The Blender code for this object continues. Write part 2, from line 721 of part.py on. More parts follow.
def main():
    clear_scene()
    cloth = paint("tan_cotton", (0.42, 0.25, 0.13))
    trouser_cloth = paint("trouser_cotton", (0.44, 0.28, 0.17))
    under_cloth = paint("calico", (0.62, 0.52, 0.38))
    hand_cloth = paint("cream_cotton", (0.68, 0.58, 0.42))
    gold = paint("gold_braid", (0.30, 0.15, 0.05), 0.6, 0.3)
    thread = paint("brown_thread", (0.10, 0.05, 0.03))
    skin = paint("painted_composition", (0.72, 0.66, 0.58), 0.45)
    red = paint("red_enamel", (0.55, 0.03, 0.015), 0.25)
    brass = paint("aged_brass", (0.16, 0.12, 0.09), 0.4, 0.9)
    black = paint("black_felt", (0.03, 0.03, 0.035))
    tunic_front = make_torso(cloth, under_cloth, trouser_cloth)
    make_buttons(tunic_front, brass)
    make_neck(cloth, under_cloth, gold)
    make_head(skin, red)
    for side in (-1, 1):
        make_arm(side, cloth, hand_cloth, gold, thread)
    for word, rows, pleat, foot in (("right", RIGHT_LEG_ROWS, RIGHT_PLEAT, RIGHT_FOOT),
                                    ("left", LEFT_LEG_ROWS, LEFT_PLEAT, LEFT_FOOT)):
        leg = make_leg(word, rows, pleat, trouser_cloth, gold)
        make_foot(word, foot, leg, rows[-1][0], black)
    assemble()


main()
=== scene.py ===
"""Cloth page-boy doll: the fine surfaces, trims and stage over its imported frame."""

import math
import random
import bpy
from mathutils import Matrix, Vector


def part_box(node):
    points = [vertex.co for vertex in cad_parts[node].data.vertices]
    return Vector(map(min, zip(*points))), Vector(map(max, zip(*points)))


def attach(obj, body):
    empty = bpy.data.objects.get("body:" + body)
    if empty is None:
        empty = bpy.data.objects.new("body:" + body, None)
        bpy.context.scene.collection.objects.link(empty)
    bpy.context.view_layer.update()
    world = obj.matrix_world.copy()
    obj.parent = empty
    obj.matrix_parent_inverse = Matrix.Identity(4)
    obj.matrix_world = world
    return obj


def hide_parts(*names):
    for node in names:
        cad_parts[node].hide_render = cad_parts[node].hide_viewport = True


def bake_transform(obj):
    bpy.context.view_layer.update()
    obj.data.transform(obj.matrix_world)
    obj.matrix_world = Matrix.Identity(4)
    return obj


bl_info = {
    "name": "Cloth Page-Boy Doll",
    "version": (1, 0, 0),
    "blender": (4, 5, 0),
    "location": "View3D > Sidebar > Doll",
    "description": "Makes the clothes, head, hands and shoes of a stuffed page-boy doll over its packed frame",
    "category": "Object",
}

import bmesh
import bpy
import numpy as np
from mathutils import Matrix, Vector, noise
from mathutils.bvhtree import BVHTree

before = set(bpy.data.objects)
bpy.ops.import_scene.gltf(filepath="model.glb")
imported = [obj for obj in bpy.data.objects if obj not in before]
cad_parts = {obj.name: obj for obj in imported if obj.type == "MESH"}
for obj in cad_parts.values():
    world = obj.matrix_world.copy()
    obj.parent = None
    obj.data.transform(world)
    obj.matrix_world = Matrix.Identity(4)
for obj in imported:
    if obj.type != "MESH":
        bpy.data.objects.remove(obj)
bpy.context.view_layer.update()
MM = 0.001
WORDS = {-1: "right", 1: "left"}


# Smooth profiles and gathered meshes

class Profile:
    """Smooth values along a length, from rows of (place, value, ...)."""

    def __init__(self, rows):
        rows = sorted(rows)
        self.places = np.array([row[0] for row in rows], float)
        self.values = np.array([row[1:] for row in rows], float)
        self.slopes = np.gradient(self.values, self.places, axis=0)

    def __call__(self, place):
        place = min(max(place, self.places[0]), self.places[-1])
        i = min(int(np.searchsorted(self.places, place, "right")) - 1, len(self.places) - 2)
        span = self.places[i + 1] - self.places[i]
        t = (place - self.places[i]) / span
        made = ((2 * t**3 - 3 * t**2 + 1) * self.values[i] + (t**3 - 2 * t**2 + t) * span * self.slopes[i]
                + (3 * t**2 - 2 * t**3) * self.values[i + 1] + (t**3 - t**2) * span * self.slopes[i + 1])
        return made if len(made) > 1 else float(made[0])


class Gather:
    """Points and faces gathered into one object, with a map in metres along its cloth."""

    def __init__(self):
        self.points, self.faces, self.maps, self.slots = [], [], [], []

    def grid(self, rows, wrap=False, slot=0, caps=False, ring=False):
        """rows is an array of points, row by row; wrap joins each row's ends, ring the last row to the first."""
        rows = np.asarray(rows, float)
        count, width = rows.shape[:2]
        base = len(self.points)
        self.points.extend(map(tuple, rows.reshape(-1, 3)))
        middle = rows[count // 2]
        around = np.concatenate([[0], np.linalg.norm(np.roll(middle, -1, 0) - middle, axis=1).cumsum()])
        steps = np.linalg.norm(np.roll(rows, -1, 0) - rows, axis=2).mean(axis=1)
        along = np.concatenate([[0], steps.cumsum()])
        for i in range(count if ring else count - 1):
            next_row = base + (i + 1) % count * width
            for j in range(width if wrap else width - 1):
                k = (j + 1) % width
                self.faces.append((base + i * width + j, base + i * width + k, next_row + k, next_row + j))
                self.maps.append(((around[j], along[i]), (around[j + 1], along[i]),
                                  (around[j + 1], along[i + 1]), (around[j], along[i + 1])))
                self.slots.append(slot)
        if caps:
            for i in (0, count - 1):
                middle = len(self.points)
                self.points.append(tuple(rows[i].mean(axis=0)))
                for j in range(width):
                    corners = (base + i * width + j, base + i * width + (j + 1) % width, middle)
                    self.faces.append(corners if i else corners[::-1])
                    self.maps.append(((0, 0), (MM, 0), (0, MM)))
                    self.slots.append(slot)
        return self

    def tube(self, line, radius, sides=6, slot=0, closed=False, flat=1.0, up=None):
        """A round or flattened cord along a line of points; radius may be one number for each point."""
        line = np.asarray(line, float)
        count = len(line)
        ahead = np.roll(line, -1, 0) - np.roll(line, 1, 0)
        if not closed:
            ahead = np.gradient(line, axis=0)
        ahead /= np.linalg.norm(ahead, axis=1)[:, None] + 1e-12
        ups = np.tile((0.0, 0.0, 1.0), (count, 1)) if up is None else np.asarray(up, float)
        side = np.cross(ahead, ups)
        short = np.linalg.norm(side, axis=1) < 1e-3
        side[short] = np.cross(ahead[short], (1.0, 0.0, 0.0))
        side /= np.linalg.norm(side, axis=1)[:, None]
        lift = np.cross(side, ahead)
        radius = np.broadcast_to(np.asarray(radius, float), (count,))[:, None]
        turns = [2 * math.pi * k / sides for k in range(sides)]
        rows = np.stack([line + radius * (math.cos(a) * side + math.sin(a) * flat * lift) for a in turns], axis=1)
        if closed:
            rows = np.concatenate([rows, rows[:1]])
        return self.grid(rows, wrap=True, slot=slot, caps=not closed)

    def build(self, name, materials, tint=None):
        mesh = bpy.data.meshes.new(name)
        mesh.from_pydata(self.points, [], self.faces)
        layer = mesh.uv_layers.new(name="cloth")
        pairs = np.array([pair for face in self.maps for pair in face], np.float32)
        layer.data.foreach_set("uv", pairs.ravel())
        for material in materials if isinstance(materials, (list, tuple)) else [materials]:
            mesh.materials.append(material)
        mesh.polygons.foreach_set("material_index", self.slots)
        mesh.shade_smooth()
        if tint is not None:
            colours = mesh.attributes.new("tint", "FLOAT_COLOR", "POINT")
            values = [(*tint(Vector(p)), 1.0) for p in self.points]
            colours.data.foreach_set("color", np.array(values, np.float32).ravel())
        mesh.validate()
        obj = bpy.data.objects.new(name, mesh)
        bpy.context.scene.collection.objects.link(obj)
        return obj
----
▶ _WORK TO BE COMPLETED_
Print exactly the run of lines that starts at the line with "make_head(skin, red)" and ends at the line with "for node in". Leave out every other line.

▶ _TASK RESULT_
    make_head(skin, red)
    for side in (-1, 1):
        make_arm(side, cloth, hand_cloth, gold, thread)
    for word, rows, pleat, foot in (("right", RIGHT_LEG_ROWS, RIGHT_PLEAT, RIGHT_FOOT),
                                    ("left", LEFT_LEG_ROWS, LEFT_PLEAT, LEFT_FOOT)):
        leg = make_leg(word, rows, pleat, trouser_cloth, gold)
        make_foot(word, foot, leg, rows[-1][0], black)
    assemble()


main()
=== scene.py ===
"""Cloth page-boy doll: the fine surfaces, trims and stage over its imported frame."""

import math
import random
import bpy
from mathutils import Matrix, Vector


def part_box(node):
    points = [vertex.co for vertex in cad_parts[node].data.vertices]
    return Vector(map(min, zip(*points))), Vector(map(max, zip(*points)))


def attach(obj, body):
    empty = bpy.data.objects.get("body:" + body)
    if empty is None:
        empty = bpy.data.objects.new("body:" + body, None)
        bpy.context.scene.collection.objects.link(empty)
    bpy.context.view_layer.update()
    world = obj.matrix_world.copy()
    obj.parent = empty
    obj.matrix_parent_inverse = Matrix.Identity(4)
    obj.matrix_world = world
    return obj


def hide_parts(*names):
    for node in names:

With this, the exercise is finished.